STATED TASK: Pull out each line of the data that includes the word "before".
● ● ● ● ● ● ●
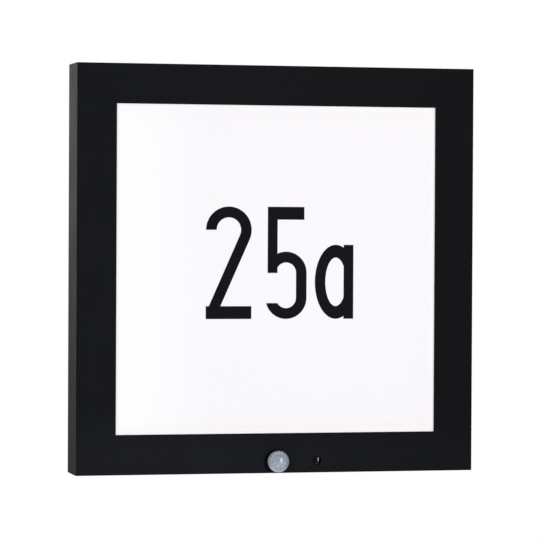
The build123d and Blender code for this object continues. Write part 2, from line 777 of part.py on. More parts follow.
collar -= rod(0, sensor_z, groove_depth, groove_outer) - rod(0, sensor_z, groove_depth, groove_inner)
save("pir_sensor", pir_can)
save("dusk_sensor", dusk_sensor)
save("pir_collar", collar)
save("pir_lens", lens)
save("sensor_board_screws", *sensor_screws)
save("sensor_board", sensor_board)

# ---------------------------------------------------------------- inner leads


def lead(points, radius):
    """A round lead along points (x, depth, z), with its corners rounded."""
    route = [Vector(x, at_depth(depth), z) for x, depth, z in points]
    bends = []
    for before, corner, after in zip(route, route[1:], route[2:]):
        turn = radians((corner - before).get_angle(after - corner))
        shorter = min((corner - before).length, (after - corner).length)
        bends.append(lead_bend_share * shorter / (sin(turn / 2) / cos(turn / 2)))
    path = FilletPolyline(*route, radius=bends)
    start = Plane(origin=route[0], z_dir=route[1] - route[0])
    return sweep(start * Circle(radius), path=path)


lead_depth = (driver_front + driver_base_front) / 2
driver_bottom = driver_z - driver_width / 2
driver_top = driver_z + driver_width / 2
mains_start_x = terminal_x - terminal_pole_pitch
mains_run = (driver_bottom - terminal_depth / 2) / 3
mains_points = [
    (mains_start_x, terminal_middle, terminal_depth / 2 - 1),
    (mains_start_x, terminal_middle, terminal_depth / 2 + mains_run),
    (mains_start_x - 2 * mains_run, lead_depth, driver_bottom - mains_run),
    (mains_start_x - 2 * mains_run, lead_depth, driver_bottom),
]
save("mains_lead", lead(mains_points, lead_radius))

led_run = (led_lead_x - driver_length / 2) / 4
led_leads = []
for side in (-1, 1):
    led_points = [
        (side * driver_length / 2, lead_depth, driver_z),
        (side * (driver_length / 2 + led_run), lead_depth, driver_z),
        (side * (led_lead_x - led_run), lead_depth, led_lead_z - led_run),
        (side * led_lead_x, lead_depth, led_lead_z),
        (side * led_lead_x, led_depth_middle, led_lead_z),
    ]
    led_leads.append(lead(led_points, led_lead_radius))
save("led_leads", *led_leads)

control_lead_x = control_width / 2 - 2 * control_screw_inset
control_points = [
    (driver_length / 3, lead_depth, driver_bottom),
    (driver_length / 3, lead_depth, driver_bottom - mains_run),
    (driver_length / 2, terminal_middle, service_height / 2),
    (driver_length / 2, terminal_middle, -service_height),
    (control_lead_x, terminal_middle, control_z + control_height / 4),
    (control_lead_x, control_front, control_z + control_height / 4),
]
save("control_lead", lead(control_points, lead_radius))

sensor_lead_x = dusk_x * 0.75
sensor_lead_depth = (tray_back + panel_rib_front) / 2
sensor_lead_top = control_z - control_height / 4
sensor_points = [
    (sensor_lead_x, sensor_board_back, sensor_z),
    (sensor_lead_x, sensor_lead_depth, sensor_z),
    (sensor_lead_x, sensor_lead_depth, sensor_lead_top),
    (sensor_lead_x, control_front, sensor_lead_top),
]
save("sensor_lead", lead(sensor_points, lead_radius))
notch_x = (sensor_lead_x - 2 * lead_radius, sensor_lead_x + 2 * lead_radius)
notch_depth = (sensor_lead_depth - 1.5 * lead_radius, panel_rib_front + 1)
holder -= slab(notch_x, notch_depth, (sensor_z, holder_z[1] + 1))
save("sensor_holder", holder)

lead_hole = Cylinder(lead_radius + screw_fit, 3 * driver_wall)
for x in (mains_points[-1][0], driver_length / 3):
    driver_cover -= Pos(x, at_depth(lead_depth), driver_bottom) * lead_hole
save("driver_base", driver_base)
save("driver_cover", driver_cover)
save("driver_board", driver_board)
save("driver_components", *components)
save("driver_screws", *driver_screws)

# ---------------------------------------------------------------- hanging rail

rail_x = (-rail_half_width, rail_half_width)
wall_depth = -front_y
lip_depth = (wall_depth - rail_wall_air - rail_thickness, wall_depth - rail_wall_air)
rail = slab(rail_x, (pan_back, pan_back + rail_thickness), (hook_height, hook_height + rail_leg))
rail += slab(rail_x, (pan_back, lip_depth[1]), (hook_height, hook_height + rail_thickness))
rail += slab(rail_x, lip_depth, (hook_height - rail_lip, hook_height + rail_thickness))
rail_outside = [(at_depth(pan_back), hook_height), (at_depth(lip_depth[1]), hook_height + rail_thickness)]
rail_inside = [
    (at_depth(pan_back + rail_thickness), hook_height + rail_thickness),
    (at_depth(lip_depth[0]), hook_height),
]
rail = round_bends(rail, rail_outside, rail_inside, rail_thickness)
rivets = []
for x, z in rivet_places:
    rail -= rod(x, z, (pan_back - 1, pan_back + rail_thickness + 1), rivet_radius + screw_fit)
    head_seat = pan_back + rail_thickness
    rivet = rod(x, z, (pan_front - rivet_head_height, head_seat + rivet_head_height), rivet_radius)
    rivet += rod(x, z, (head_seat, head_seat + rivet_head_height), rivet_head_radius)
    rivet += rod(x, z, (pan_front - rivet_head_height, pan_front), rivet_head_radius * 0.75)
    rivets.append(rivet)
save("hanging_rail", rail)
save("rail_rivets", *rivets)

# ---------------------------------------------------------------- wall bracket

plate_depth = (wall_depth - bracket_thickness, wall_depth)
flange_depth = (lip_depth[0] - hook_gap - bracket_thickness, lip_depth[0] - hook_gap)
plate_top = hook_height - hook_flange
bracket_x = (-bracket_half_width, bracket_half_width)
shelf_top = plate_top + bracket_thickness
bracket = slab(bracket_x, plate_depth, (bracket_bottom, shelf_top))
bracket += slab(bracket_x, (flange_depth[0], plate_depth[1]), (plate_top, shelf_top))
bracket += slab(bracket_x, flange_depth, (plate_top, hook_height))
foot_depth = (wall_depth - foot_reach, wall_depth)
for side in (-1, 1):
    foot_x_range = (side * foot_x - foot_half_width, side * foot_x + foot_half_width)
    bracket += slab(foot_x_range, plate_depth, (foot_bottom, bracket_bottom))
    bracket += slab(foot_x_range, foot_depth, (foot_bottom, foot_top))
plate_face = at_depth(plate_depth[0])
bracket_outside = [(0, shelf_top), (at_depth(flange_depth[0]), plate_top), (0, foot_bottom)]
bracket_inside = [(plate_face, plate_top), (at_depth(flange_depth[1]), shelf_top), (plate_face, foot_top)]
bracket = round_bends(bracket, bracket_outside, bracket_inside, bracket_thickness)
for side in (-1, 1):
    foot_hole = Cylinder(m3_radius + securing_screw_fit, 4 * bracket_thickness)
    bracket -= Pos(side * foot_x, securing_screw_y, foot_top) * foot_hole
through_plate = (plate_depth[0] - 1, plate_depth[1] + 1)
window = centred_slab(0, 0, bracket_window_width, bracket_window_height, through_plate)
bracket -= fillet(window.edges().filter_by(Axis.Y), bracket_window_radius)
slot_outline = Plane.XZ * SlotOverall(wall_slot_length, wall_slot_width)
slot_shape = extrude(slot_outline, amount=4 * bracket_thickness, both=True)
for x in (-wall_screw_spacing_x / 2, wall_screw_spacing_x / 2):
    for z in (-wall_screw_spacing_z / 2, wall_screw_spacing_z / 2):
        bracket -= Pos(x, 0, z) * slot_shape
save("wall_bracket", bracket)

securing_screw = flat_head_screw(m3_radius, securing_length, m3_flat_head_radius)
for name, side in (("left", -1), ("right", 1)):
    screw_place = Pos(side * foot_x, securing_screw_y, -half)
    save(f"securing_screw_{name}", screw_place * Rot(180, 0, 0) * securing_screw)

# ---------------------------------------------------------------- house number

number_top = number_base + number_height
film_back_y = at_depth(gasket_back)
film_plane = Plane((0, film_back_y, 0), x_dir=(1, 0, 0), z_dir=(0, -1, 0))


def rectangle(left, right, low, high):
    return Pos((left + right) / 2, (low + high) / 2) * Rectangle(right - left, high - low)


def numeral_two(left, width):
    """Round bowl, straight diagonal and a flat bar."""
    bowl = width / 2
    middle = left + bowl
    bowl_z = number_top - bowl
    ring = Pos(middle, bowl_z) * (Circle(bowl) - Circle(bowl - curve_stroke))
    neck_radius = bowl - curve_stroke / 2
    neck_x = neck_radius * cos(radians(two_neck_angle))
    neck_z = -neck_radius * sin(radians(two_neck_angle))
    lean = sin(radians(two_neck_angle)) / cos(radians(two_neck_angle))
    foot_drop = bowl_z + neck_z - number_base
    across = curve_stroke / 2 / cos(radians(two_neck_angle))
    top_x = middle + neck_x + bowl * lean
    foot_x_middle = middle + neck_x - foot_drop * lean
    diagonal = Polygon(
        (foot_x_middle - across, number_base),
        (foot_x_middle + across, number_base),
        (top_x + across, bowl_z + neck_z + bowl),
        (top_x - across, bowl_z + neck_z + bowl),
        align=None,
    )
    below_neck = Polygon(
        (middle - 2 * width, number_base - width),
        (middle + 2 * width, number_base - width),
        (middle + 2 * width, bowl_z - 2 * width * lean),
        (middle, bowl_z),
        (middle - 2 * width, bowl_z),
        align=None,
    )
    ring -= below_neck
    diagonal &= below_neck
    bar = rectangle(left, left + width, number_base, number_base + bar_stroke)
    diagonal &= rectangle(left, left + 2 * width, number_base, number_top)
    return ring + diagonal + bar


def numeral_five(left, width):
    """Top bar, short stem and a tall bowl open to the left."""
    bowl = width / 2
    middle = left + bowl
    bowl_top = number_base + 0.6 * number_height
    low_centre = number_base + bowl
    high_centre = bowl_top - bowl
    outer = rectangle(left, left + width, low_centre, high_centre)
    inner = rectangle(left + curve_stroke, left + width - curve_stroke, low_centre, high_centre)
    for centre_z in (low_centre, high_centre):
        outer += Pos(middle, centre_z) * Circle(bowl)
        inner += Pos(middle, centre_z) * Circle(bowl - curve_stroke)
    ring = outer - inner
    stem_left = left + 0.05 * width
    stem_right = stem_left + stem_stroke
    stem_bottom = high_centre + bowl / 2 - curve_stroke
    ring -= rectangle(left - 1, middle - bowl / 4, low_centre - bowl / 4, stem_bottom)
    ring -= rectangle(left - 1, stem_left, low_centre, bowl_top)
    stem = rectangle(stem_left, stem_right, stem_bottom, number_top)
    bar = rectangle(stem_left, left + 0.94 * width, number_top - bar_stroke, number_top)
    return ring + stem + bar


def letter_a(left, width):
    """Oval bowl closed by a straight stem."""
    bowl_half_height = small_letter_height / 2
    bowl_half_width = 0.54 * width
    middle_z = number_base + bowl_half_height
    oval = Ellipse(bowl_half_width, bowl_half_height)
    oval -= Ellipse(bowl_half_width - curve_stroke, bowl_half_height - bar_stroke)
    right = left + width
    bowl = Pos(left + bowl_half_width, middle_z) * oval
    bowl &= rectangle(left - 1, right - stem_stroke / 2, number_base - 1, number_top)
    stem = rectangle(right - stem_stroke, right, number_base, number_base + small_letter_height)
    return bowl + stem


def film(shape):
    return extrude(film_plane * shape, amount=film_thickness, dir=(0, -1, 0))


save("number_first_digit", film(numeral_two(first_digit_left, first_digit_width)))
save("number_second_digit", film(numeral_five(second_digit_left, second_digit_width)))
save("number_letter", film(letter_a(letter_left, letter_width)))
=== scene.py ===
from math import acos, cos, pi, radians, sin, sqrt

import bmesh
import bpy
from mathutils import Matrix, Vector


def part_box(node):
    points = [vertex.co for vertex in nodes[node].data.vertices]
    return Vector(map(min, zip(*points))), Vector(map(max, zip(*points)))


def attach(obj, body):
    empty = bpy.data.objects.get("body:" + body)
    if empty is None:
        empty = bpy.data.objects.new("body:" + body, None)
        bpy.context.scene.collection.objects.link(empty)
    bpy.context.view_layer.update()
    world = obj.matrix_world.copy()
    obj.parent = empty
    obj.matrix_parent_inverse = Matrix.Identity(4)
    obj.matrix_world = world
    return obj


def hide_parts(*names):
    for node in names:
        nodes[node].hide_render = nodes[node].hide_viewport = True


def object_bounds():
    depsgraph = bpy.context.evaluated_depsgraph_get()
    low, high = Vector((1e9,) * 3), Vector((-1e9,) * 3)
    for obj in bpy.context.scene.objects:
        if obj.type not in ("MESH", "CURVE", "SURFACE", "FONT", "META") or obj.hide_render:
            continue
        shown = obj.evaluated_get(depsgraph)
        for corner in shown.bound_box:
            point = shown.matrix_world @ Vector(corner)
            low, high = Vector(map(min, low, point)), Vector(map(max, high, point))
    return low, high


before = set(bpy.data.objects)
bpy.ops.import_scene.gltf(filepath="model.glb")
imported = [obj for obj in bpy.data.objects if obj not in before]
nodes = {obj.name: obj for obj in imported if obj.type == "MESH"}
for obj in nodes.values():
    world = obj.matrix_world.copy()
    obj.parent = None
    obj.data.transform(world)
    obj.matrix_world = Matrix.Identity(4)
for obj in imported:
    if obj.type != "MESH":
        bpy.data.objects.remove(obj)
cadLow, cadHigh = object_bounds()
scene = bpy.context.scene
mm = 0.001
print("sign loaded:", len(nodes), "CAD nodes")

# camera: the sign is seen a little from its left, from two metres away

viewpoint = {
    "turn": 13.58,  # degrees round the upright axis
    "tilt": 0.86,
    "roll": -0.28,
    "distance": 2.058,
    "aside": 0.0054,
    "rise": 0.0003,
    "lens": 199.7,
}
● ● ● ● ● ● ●
REPLY TO THE EXERCISE:
    for before, corner, after in zip(route, route[1:], route[2:]):
        turn = radians((corner - before).get_angle(after - corner))
        shorter = min((corner - before).length, (after - corner).length)
before = set(bpy.data.objects)
imported = [obj for obj in bpy.data.objects if obj not in before]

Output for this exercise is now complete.